8. The method for calculating a Hamming distance according to claim 6, wherein the first binary string information and the second binary string information comprise N-bit characters, and N is a positive integer.

9. A method for calculating a Hamming distance based on the spin orbit torque magnetic random access memory array according to claim 5, comprising:

turning on the second transistor and injecting an initialization current, so that the magnetic tunnel junction produces a spin transfer torque effect and the magnetic tunnel junction is initialized to a high resistance state;

adopting a first binary string information to control N-bit write word lines in one column of the spin orbit torque magnetic random access memory array in parallel, and writing Hamming weights of the first binary string information into the spin orbit torque magnetic random access memory array; adopting a second binary string information to control N-bit write word lines in one column of the spin orbit torque magnetic random access memory array in parallel, writing the first binary string information and the second binary string information in the same mode, so as to perform an in-memory XOR operation of two strings, and storing in-memory XOR operation results in the spin orbit torque magnetic random access memory array, wherein the first binary string information and the second binary string information comprise N-bit characters and N is a positive integer; and

turning on the second transistor controlled by the bit read line, reading the in-memory XOR operation results stored in the spin orbit torque magnetic random access memory array according to a voltage difference between the source line and the read bit line, and determining the Hamming distance.

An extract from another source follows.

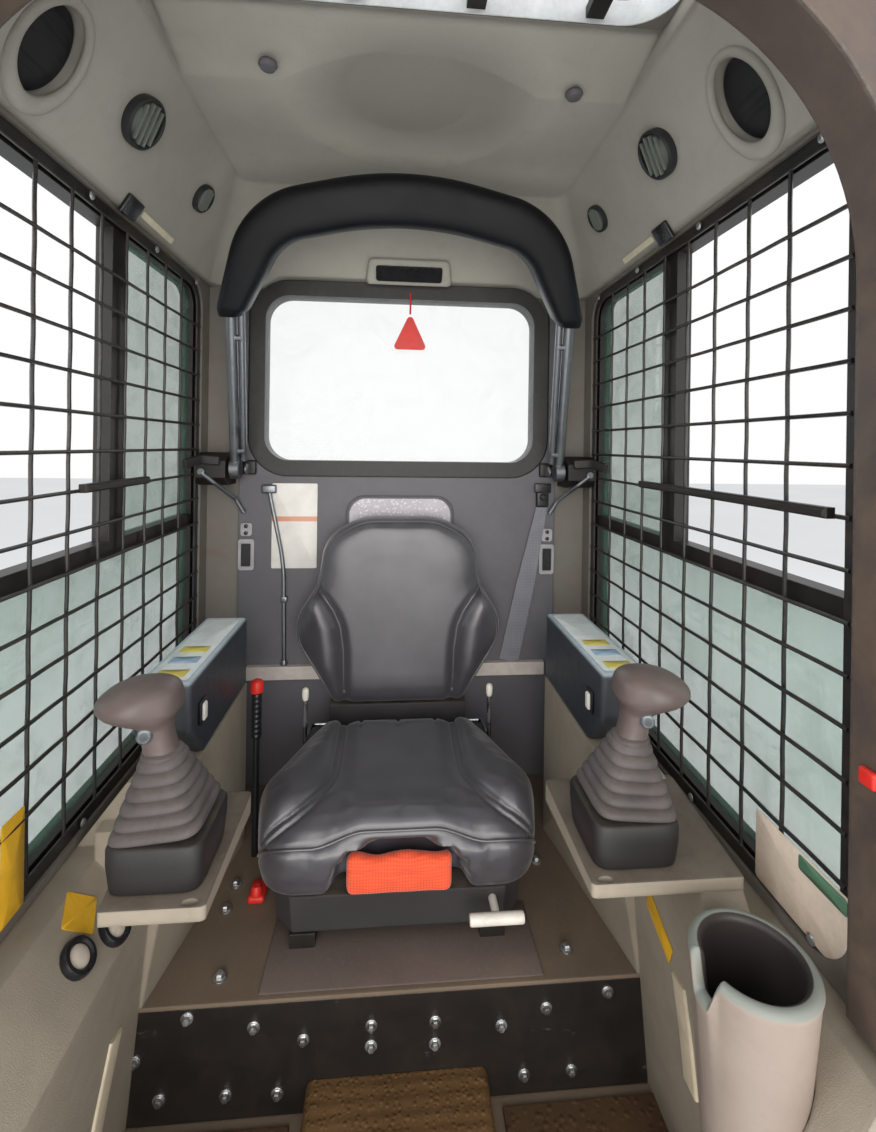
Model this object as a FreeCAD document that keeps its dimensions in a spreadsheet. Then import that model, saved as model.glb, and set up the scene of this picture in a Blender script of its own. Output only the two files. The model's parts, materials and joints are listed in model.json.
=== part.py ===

10. The method for calculating a Hamming distance according to claim 9, wherein writing Hamming weights of the first binary string information into the spin orbit torque magnetic random access memory array comprises:

tuning on the first transistor and injecting a writing current into the spin orbit torque magnetic random access memory cell corresponding to a character information, when the character information in the first binary string information is “1”; turning off the first transistor when a character information in the first binary string information is “0”.